# Orange cone ruins photo



## MChristopher (Apr 27, 2012)

I was shooting a soccer game and quickly realized my shots were being killed by orange cones along the sidelines. The look like a took a paintbrush in photoshop and drew them onto the picture. I'm including an image of what I'm talking about, cropped to keep the kid of the picture. The image of him was sharp, but the eyes are drawn immediately to a cone that wasn't nearly that bright or cartoonish on the field. Is it just me, my camera or has this been a problem for others? I can't say I am often taking photos near cones. 

5D3, shot in raw. Lightroom 4.1 to process.


----------



## AmbientLight (Apr 27, 2012)

I don't think this can have anything to do with your gear. The problem is simply caused by the cones ability to reflect light, which creates that unpleasant effect in your shots.

Why don't you use LR to remove those cones? Since the cone sits in an area of nice bokeh, you can remove it without losing any valuable information. The problem may just be how much time this will take .


----------



## jVillaPhoto (Apr 27, 2012)

The orange cone is sitting on all green, so of course it's gonna stick out like a sore thumb ;D 
Easily removable though!


----------



## MChristopher (Apr 27, 2012)

Thanks for the responses. It was just strange to see what looked like glowing candycorn speckled on all my shots. I'm no stranger to removing objects from photos, I had just bever come across something as artificial looking as these cones. I figured someone had probably run into the cones before.


----------



## prestonpalmer (Apr 30, 2012)

it will take 2 seconds to remove the cone in LR or PS. The 5D3 is great at picking up photos!


----------



## KyleSTL (Apr 30, 2012)

I photographed a few friends in the St Louis Marathon last year, and many of my pictures were affected by the hi-vis green shirts that they gave to all the participants. The shirts also REALLY threw off the metering, resulting in quite a few under exposed photos (I was using Av then).

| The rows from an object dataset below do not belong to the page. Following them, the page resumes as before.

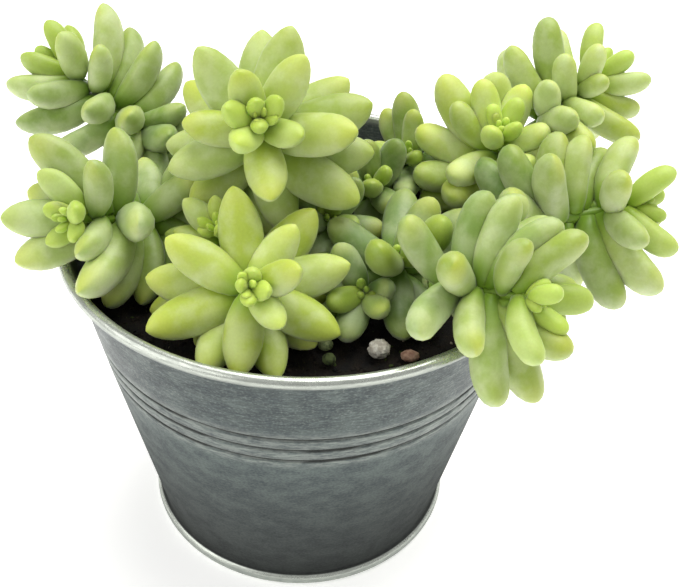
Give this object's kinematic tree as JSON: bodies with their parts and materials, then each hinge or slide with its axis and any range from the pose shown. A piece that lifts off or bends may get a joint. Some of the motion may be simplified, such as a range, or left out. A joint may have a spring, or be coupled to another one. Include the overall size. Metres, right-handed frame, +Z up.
{
  "type": "potted succulent",
  "caption": "Trailing stonecrop with plump waxy leaves on short shoots, growing in a tapered galvanised steel pot with a rolled rim and a grooved band.",
  "frame": {"origin": "centre of the overall footprint, on the surface the pot stands on", "axes": "+Z up along the pot's axis; -Y towards the viewer, where a low shoot leans over the front rim; +X to the viewer's right, where the longest shoots reach out over the rim"},
  "size_m": [0.1808, 0.13, 0.1512],
  "materials": {
    "galvanised": "hot-dip galvanised, mottled, satin",
    "soil": "dark loose potting soil, matte",
    "granule": "pale rough mineral grain, matte",
    "stem": "woody brown bark, matte",
    "leaf": "plump green leaf with a pale waxy bloom"
  },
  "bodies": {
    "root": {"pot_base": "galvanised", "pot_wall": "galvanised", "soil": "soil", "granule_brown": "granule", "granule_dark": "granule", "granule_grey": "granule", "granule_pale": "granule", "stem_back_inner": "stem", "stem_front": "stem", "stem_front_young": "stem", "stem_left_back": "stem", "stem_left_front": "stem", "stem_low_back": "stem", "stem_low_front": "stem", "stem_low_middle": "stem", "stem_low_right": "stem", "stem_middle_tall": "stem", "stem_right": "stem", "stem_right_back": "stem", "stem_right_front": "stem", "stem_right_inner": "stem", "leaves_back_inner": "leaf", "leaves_front": "leaf", "leaves_front_young": "leaf", "leaves_left_back": "leaf", "leaves_left_front": "leaf", "leaves_low_back": "leaf", "leaves_low_front": "leaf", "leaves_low_middle": "leaf", "leaves_low_right": "leaf", "leaves_middle_tall": "leaf", "leaves_right": "leaf", "leaves_right_back": "leaf", "leaves_right_front": "leaf", "leaves_right_inner": "leaf"}
  },
  "joints": []
}
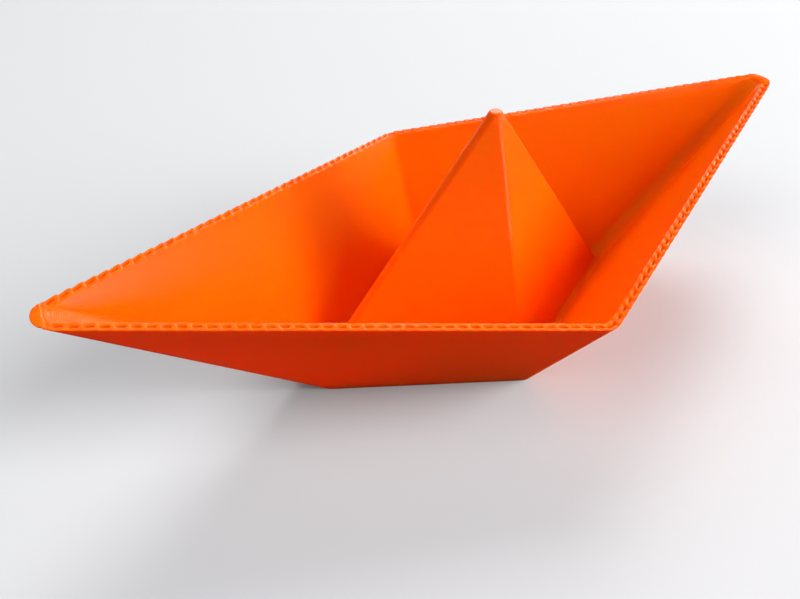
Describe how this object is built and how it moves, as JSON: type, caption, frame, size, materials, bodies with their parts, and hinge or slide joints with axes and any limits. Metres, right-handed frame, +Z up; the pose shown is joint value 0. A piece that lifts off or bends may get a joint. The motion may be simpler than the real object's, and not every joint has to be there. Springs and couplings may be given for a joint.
{
  "type": "origami sailboat",
  "caption": "Small open boat in the form of a folded paper boat, printed in orange plastic, with a pyramid sail amidships, sharp raised ends and a finely stepped rim.",
  "frame": {"origin": "centre of the base ring, on the plane the boat stands on", "axes": "+X from amidships to one sharp end, +Y across to one side, +Z up along the sail"},
  "size_m": [0.1306, 0.06, 0.0411],
  "materials": {
    "orange_plastic": "layer-printed plastic, satin, with fine level layer lines on every sloping face"
  },
  "bodies": {
    "root": {"boat": "orange_plastic"}
  },
  "joints": []
}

EDIT: This isn't the worst example, but I wanted to protect the innocent, so I used a picture without faces.


----------



## TexPhoto (Apr 30, 2012)

Sport field backgrounds can be terrible with distractions in the background. Imagine if that was not a cone, but a giant Sony add with a soccer player and a soccer ball in the add.


----------



## pdirestajr (Apr 30, 2012)

Once again Canon drops the ball on their inferior sensor being able to render out of focus neon colors properly. Maybe we can start a petition for Canon to release an orange cone firmware update?

I'm switching to Samsung, DxO gives them the highest rated orange-cone-rendering score!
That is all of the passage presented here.